Because planets of this type are common around many stars, “that would definitely reduce the amount of planets which might be habitable”, says Sebastian Zieba, an exoplanet researcher at the Max Planck Institute for Astronomy in Heidelberg, Germany. He and his colleagues describe the finding in Nature.
System with star power
All of the seven TRAPPIST-1 planets, which orbit a star some 12 parsecs (40 light years) from Earth, have rocky surfaces and are roughly the size of Earth. Astronomers consider the system to be one of the best natural laboratories for studying how planets form, evolve and potentially become habitable. The planets are a key target for JWST, which launched in 2021 and is powerful enough to probe their atmospheres in greater detail than can other observatories such as the Hubble Space Telescope.
The planets’ host star is a dim cool star known as an M dwarf, which is the most common type of star in the Milky Way. It blasts out large amounts of ultraviolet radiation, which could erode any atmosphere on a nearby planet.
The system’s innermost planet, TRAPPIST-1 b, is blasted with four times the amount of radiation that Earth gets from the Sun, so it wasn’t too much of a surprise when JWST found that it had no substantial atmosphere. But the next in line, TRAPPIST-1 c, orbits farther from its star, and it seemed possible that the cooler planet might have managed to hang on to more of an atmosphere.
Zieba’s team pointed JWST at the TRAPPIST-1 system four times during October and November, allowing the scientists to calculate that TRAPPIST-1 c’s surface temperature, on the side that faces its star, registers at around 107 °C — too hot to maintain a thick atmosphere that is rich in carbon dioxide.

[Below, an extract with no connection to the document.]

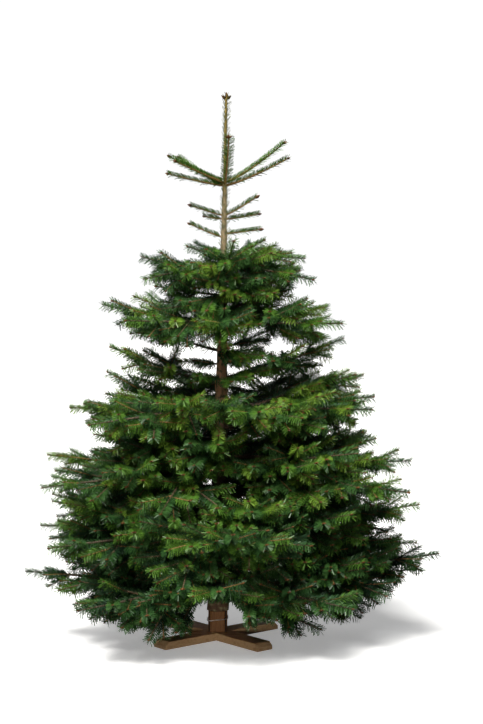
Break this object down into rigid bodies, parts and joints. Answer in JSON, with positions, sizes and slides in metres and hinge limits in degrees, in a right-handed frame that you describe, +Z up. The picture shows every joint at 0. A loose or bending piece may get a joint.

By comparing the observations with models of the planet’s possible chemistry, the scientists also concluded that TRAPPIST-1 c would have had very little water when it formed — less than ten Earth oceans’ worth of water. Together, the low amount of water at the planet’s birth and the lack of a thick carbon dioxide atmosphere today suggest that TRAPPIST-1 c never had many ingredients for habitability.
But there might still be hope for other planets in the system. In a paper posted on 8 June on the arXiv preprint server, Joshua Krissansen-Totton, a planetary scientist at the University of Washington in Seattle, reported that the TRAPPIST-1 planets e and f — the fourth and fifth farthest from the star — could still have thick atmospheres, because they sit far enough away from the star to avoid having all of their water blasted away, unlike planets b and c.
In other words, what scientists find on planets b and c might not say much about what the atmospheres of the outer planets could look like. “I think it makes sense to remain agnostic on the prospects for the outer planets retaining atmospheres,” Krissansen-Totton says.